#### Given request
Take each line containing the word "right" and copy it.

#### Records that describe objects

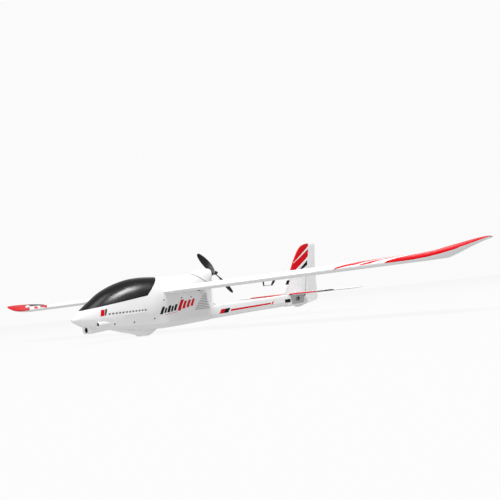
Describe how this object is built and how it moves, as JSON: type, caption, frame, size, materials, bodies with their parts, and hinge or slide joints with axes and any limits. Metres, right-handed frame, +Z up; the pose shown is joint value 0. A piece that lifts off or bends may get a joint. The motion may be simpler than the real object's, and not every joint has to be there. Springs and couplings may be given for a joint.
{
  "type": "model glider",
  "caption": "Radio-control foam motor glider with pusher propeller, dark canopy hatch, moving ailerons, elevator and rudder, upturned wing tips.",
  "frame": {"origin": "Halfway along the length, on the centre plane, level with the flat of the belly skid", "axes": "+X to port along the wing, +Y aft from nose to tail, +Z up"},
  "size_m": [2, 1.185, 0.273],
  "materials": {
    "white_shell": "moulded white plastic",
    "white_foam": "smooth moulded white foam",
    "smoked": "glossy smoked plastic",
    "black_plastic": "satin black nylon",
    "servo_case": "dark translucent plastic",
    "carbon": "wrapped carbon tube",
    "steel": "plain steel",
    "alloy": "machined alloy",
    "copper": "enamelled copper winding",
    "battery_wrap": "heat-shrink sleeve",
    "plywood": "light plywood",
    "lens_glass": "coated lens"
  },
  "bodies": {
    "airframe": {"aileron_servo_port": "servo_case", "aileron_servo_starboard": "servo_case", "battery": "battery_wrap", "camera_lens": "lens_glass", "elevator_servo": "servo_case", "equipment_tray": "plywood", "fin": "white_foam", "fpv_camera": "black_plastic", "fuselage": "white_shell", "motor_cowl": "white_shell", "motor_mount": "alloy", "motor_stator": "copper", "receiver": "black_plastic", "rudder_servo": "servo_case", "speed_controller": "black_plastic", "stabilizer": "white_foam", "tail_block": "white_foam", "tail_bolt_1": "steel", "tail_bolt_2": "steel", "tail_skid": "white_shell", "wing_joiner": "carbon", "wing_port": "white_foam", "wing_screw_port": "black_plastic", "wing_screw_starboard": "black_plastic", "wing_spar": "carbon", "wing_starboard": "white_foam"},
    "canopy": {"canopy": "smoked"},
    "rotor": {"motor_bell": "alloy", "motor_shaft": "steel", "prop_adapter": "alloy", "propeller": "black_plastic", "prop_washer": "steel", "prop_nut": "steel"},
    "aileron_port": {"aileron_port": "white_foam", "aileron_horn_port": "black_plastic"},
    "aileron_starboard": {"aileron_starboard": "white_foam", "aileron_horn_starboard": "black_plastic"},
    "aileron_arm_port": {"aileron_arm_port": "black_plastic"},
    "aileron_arm_starboard": {"aileron_arm_starboard": "black_plastic"},
    "aileron_rod_port": {"aileron_rod_port": "steel"},
    "aileron_rod_starboard": {"aileron_rod_starboard": "steel"},
    "elevator": {"elevator_port": "white_foam", "elevator_starboard": "white_foam", "elevator_joiner": "steel", "elevator_horn": "black_plastic"},
    "elevator_arm": {"elevator_arm": "black_plastic"},
    "elevator_rod": {"elevator_rod": "steel"},
    "rudder": {"rudder": "white_foam", "rudder_horn": "black_plastic"},
    "rudder_arm": {"rudder_arm": "black_plastic"},
    "rudder_rod": {"rudder_rod": "steel"}
  },
  "joints": [
    {"name": "aileron_port_hinge", "type": "hinge", "parent": "airframe", "child": "aileron_port", "pos_m": [0.545, -0.1266, 0.12873], "axis": [0.9999, 0.0142, -0.0004], "range_deg": [-20, 20]},
    {"name": "aileron_port_arm_turn", "type": "hinge", "parent": "airframe", "child": "aileron_arm_port", "pos_m": [0.3364, -0.1655, 0.12749], "axis": [1, 0, 0], "range_deg": [-23, 23]},
    {"name": "aileron_port_rod_slide", "type": "slide", "parent": "airframe", "child": "aileron_rod_port", "axis": [0, 1, 0], "range_m": [-0.00689, 0.00689]},
    {"name": "aileron_starboard_hinge", "type": "hinge", "parent": "airframe", "child": "aileron_starboard", "pos_m": [-0.545, -0.1266, 0.12873], "axis": [0.9999, -0.0142, 0.0004], "range_deg": [-20, 20]},
    {"name": "aileron_starboard_arm_turn", "type": "hinge", "parent": "airframe", "child": "aileron_arm_starboard", "pos_m": [-0.3364, -0.1655, 0.12749], "axis": [1, 0, 0], "range_deg": [-23, 23]},
    {"name": "aileron_starboard_rod_slide", "type": "slide", "parent": "airframe", "child": "aileron_rod_starboard", "axis": [0, 1, 0], "range_m": [-0.00689, 0.00689]},
    {"name": "elevator_hinge", "type": "hinge", "parent": "airframe", "child": "elevator", "pos_m": [0, 0.4625, 0.079], "axis": [1, 0, 0], "range_deg": [-20, 20]},
    {"name": "elevator_arm_turn", "type": "hinge", "parent": "airframe", "child": "elevator_arm", "pos_m": [0.0172, 0.4275, 0.0585], "axis": [1, 0, 0], "range_deg": [-25, 25]},
    {"name": "elevator_rod_slide", "type": "slide", "parent": "airframe", "child": "elevator_rod", "axis": [0, 1, 0], "range_m": [-0.00403, 0.00403]},
    {"name": "rudder_hinge", "type": "hinge", "parent": "airframe", "child": "rudder", "pos_m": [0, 0.52, 0.1565], "axis": [0, 0.2297, 0.9733], "range_deg": [-25, 25]},
    {"name": "rudder_arm_turn", "type": "hinge", "parent": "airframe", "child": "rudder_arm", "pos_m": [-0.0172, 0.3903, 0.063], "axis": [1, 0, 0], "range_deg": [-43, 43]},
    {"name": "rudder_rod_slide", "type": "slide", "parent": "airframe", "child": "rudder_rod", "axis": [0, 1, 0], "range_m": [-0.00912, 0.00912]},
    {"name": "propeller_spin", "type": "hinge", "parent": "airframe", "child": "rotor", "pos_m": [0, -0.0097, 0.178], "axis": [0, 1, 0], "continuous": true},
    {"name": "canopy_lift", "type": "hinge", "parent": "airframe", "child": "canopy", "pos_m": [0, -0.56472, 0.09352], "axis": [1, 0, 0], "range_deg": [0, 50]}
  ],
  "couplings": [
    {"joint": "aileron_port_arm_turn", "follows": "aileron_port_hinge", "ratio": 1.0753},
    {"joint": "aileron_port_rod_slide", "follows": "aileron_port_hinge", "m_per_rad": 0.01881},
    {"joint": "aileron_starboard_arm_turn", "follows": "aileron_starboard_hinge", "ratio": 1.0753},
    {"joint": "aileron_starboard_rod_slide", "follows": "aileron_starboard_hinge", "m_per_rad": 0.01881},
    {"joint": "elevator_arm_turn", "follows": "elevator_hinge", "ratio": -1.1579},
    {"joint": "elevator_rod_slide", "follows": "elevator_hinge", "m_per_rad": 0.011},
    {"joint": "rudder_arm_turn", "follows": "rudder_hinge", "ratio": -1.6583},
    {"joint": "rudder_rod_slide", "follows": "rudder_hinge", "m_per_rad": -0.0199}
  ]
}
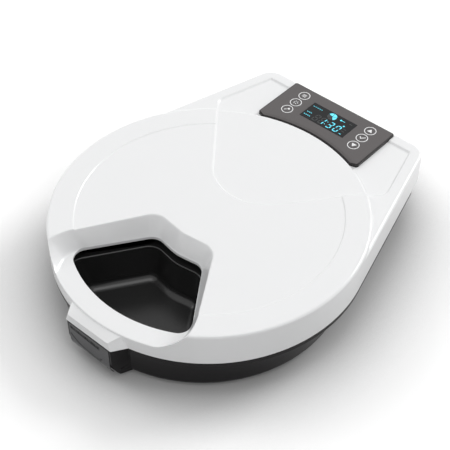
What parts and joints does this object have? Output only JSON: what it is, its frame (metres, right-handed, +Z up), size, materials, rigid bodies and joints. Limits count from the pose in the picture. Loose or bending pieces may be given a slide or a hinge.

#### Written answer
Describe how this object is built and how it moves, as JSON: type, caption, frame, size, materials, bodies with their parts, and hinge or slide joints with axes and any limits. Metres, right-handed frame, +Z up; the pose shown is joint value 0. A piece that lifts off or bends may get a joint. The motion may be simpler than the real object's, and not every joint has to be there. Springs and couplings may be given for a joint.
What parts and joints does this object have? Output only JSON: what it is, its frame (metres, right-handed, +Z up), size, materials, rigid bodies and joints. Limits count from the pose in the picture. Loose or bending pieces may be given a slide or a hinge.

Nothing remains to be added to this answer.